# Make your own decorations



## jamnigh (Apr 24, 2013)

So I have 2 planters that I am cutting up and painting. Is acrylic paint tank safe? Or is there something else I should use? Also, I plan on putting some of my fake plants on it once I get my new lighting and live plants, is cement glue (used for things like model cars) ok to use as well?


----------



## majerah1 (Oct 29, 2010)

Use super glue for the plants. Not the gel though. For paint, acrylic will chip off, but krylon fusion is safe.


----------



## jamnigh (Apr 24, 2013)

is that why some decorations that you buy end up looking like they chip off? Will that harm the fish at all?


----------



## coralbandit (Jul 29, 2012)

Majerah is right about glue and paint.Krylon fusion(made to adhere to plastics) is safe in aquariums from all my reading including salt water set ups.Just let it dry for a couple days.
I'd definately say no about model glue.


----------



## Raymond S. (Jan 11, 2013)

The "hot glue gun" is used to work with things going in aquariums. Don't know if it's suitable for what you need though.


----------



## jamnigh (Apr 24, 2013)

I think I'm gonna ditch this idea and just go find some driftwood to boil lol.

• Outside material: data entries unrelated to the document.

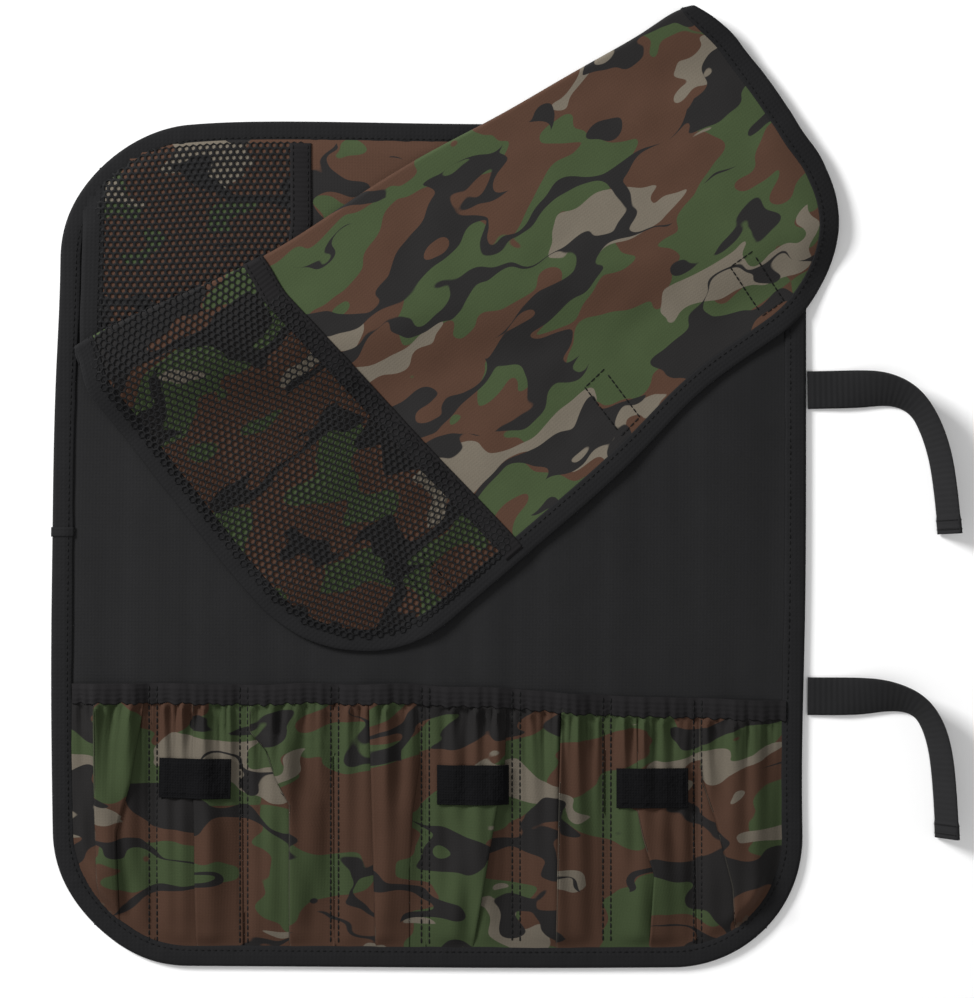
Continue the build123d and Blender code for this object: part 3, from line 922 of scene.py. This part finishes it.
def panel_sheet(name, step, low, thickness, wave, materials, cad_node):
    """A cloth layer of the panel, gently uneven, with its edge inside the binding."""
    points, faces = sheet_cells(-PANEL_WIDTH / 2, PANEL_WIDTH / 2, -PANEL_LENGTH / 2, PANEL_LENGTH / 2, step,
                                lambda x, y: panel_inset(x, y) > 2.5)
    x, y = points[:, 0], points[:, 1]
    inside = smooth((panel_inset(x, y) - 6) / 14)
    points[:, 2] = low + thickness / 2 + wave * inside * (noise(x, y, 55, 1) + 0.5 * noise(x, y, 21, 2))
    points, faces, slots = slab(points, faces, thickness / 2)
    obj = add_object(name, eased(points), faces, materials, points, [0] * len(slots))
    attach(obj, "panel")
    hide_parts(cad_node)
    return obj


outer = panel_sheet("panel_outer_cloth", 5.0, 0.15, 0.8, 0.0, [OUTER], "outer_shell")
lining = panel_sheet("panel_lining", 4.0, 1.3, 0.5, 0.30, [LINING], "inner_lining")

path = panel_path()
inward = left_normals(path, True)
profile = np.array([(-0.2, 0.9), (-0.1, 1.9), (0.5, 2.75), (2, BINDING_TOP), (6, BINDING_TOP),
                    (TAPE_FACE - 0.8, BINDING_TOP - 0.15), (TAPE_FACE, BINDING_TOP - 0.5), (TAPE_FACE, 1.2),
                    (TAPE_FACE, 0.15), (TAPE_FACE - 0.8, 0.0), (2, 0.0), (0.5, 0.15)])
points, faces = sweep(path, inward, profile, True)
rings = points.reshape(len(path), len(profile), 3)
wobble = 0.35 * noise(path[:, 0], path[:, 1], 13, 3)
pucker = 0.16 * noise(path[:, 0], path[:, 1], 4.5, 4)
for k in (5, 6, 7):
    rings[:, k, :2] += inward * wobble[:, None]
for k in (3, 4, 5):
    rings[:, k, 2] += pucker
panel_binding = add_object("panel_binding_tape", eased(points), faces, [TAPE])
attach(panel_binding, "panel")
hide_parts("panel_binding")

# The tape's two ends overlap on the left side: the upper end is folded under and stands a little proud.
overlap_profile = np.array([(-0.8, 0.8), (-0.8, 2.2), (0.2, BINDING_TOP + 0.45), (10.6, BINDING_TOP + 0.35),
                            (11.6, BINDING_TOP - 0.2), (11.6, 1.4), (4, 1.0)])
overlap_path = line_points((-PANEL_WIDTH / 2, 9.5), (-PANEL_WIDTH / 2, 4.5), 1.0)
points, faces = sweep(overlap_path, left_normals(overlap_path, False), overlap_profile, False)
overlap = add_object("panel_binding_overlap", eased(points), faces, [TAPE])
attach(overlap, "panel")

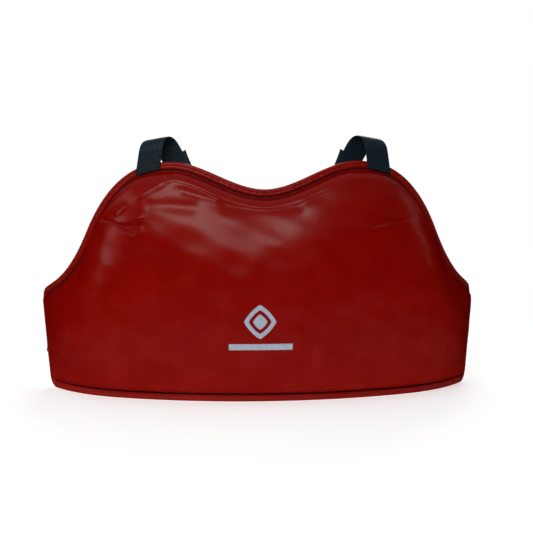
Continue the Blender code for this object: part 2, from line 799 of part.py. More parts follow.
def side_tab(label, side, wing):
    """The doubled webbing tab that holds a socket; returns where its bar lies."""
    path = tab_path(side)
    up = Vector((0, 0, 1))
    layers = ([], [])
    for k, (point, heading) in enumerate(path):
        share = max(k - (len(path) - 1 - TAB_STEPS), 0) / TAB_STEPS
        ease = share * share * (3 - 2 * share)
        apart = LAYER_PITCH / 2 + (TURN_RADIUS - LAYER_PITCH / 2) * ease
        across = heading.cross(up)
        layers[0].append((point + across * apart, across))
        layers[1].append((point - across * apart, -across))
    bar, heading = path[-1]
    across = heading.cross(up)
    turn = [
        (
            bar + TURN_RADIUS * (across * math.cos(a) + heading * math.sin(a)),
            across * math.cos(a) + heading * math.sin(a),
        )
        for a in spread(0, math.pi, TURN_STEPS)[1:-1]
    ]
    half = up * (WEBBING_WIDTH / 2)
    middle = up * TAB_HEIGHT
    stations = [
        (point + middle - half, point + middle + half, out)
        for point, out in layers[0] + turn + layers[1][::-1]
    ]
    strip_solid(f"{label}_side_tab", stations, "navy_webbing", wing)
    return bar + middle, heading


def wing(label, side):
    """One wing on its flex line, with its binding, tab and socket."""
    point, _ = plan(side * FLEX_S, 0)
    hinge = pivot(f"{label}_wing_pivot", (point.x, point.y, 0))
    pad_layers(f"{label}_wing", side, hinge)
    binding(f"{label}_wing_binding", wing_outline(), side, hinge)
    bar, heading = side_tab(label, side, hinge)
    up = Vector((0, 0, 1))
    turn = Matrix((up, heading, up.cross(heading))).transposed()
    socket(f"{label}_socket", pivot(f"{label}_socket_pivot", bar, turn))


def main():
    for old in list(bpy.data.objects):
        bpy.data.objects.remove(old)
    pad_layers("center")
    center_bindings()
    mark()
    for label, side in (("left", -1), ("right", 1)):
        wing(label, side)
        harness(label, side)


main()
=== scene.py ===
# %% [markdown]
# # A trainer's belly pad, dressed over its working frame
# A boxing trainer wears this pad over the stomach and takes body blows on it.  Red coated
# fabric is stretched over two layers of foam, a folded tape binds the edge, and two webbing
# straps go over the shoulders to buckles behind.
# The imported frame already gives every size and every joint.  This file only adds the looks:
# each visible piece is laid over the frame's solid for it, and the print, strap seams and side tabs are then
# told which body they follow.

# %% Load the frame
import math

import bmesh
import bpy
import numpy as np
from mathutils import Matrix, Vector


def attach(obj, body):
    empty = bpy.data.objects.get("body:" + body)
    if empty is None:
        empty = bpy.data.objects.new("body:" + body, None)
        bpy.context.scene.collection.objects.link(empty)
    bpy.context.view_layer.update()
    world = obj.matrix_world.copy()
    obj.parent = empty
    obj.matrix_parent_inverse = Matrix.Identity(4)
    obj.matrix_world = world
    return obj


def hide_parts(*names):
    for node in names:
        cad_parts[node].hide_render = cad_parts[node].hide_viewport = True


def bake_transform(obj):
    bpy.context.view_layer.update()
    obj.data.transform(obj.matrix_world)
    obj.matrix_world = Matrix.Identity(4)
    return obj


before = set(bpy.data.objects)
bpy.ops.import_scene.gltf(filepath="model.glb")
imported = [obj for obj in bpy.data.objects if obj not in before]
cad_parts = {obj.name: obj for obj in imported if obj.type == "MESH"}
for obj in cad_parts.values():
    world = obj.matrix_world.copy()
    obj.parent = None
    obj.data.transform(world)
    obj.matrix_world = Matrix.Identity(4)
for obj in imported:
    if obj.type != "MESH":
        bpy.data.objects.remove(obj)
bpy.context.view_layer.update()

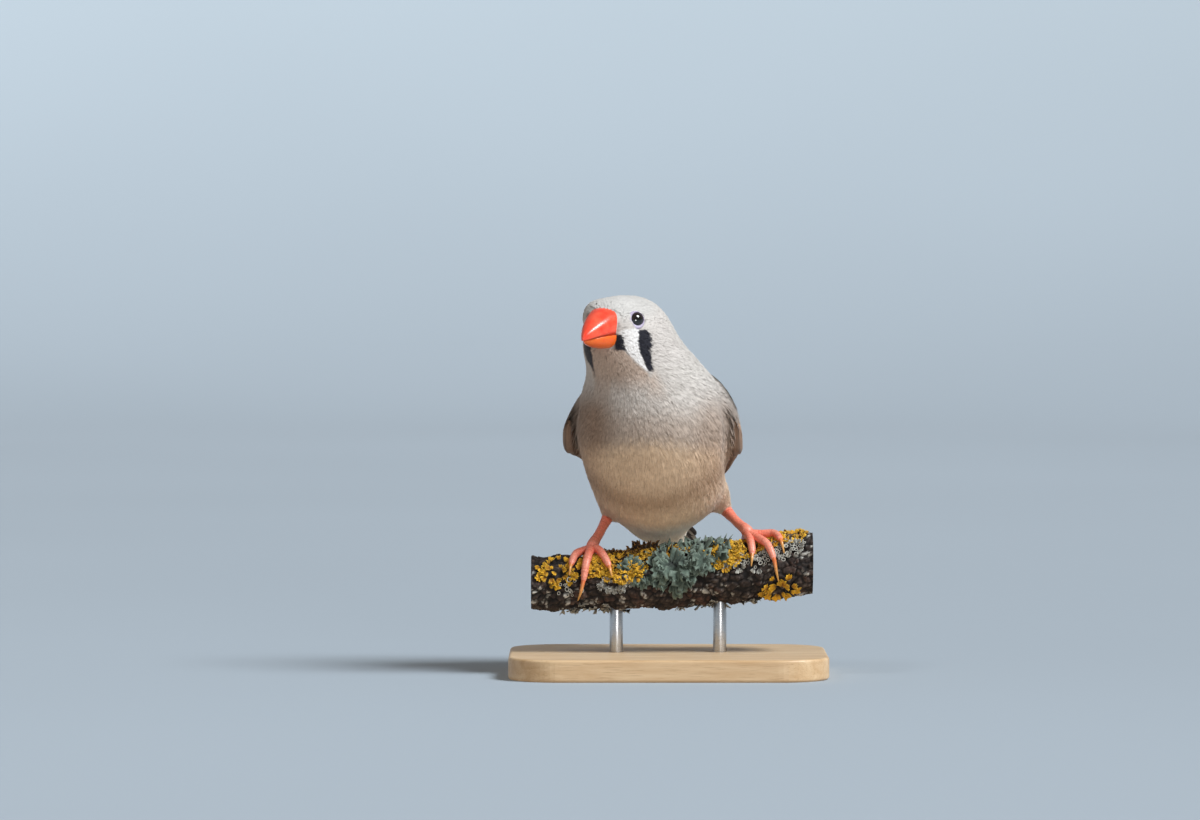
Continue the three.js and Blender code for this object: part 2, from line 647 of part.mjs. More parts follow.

I was just gonna use the craft acrylic and the cement glue because thats what I have at the house. Plus, I tried cutting the planters....they just cracked, not the nicest of things haha.


----------



## majerah1 (Oct 29, 2010)

I hear ya. You know you can use terra cotta pots in there. I personally think you can have a nice tank with them placed just right. Though I am more for natural. I like my driftwood and live plants any day over fake decor and plastic plants.


----------



## ArtyG (Jun 29, 2011)

Beware of anything called or suggested for pool painting. Those contain algaecides and other poisons for insects or snails. These will also kill all your fish. You don't want to know how I discovered this.


----------



## rtmaston (Jul 14, 2012)

I know my lfs sell the glue for about $8 and it dry very quick.i carried a piece that goes to my power head that broke to the lfs and thay glued it and it was dried by the time I got home.


----------



## Injdog (Mar 14, 2013)

Not to high jack the thread, but. I made this from scratch.


----------



## coralbandit (Jul 29, 2012)

Injdog said:


> Not to high jack the thread, but. I made this from scratch.


That looks fantastic!What did you use?


----------



## Injdog (Mar 14, 2013)

Thanks, made two of these for the new tank. Had a great time with the grand daughter (5) making them. We used Styrofoam, Quickrete, concrete dye, food safe grout sealer and child safe acrylic paint. I will post a pic of other one in the gallery when I get time.


----------



## SusquehannaDriftwood (May 11, 2013)

I would suggest aquarium safe clear coat as well as the krylon fusion


----------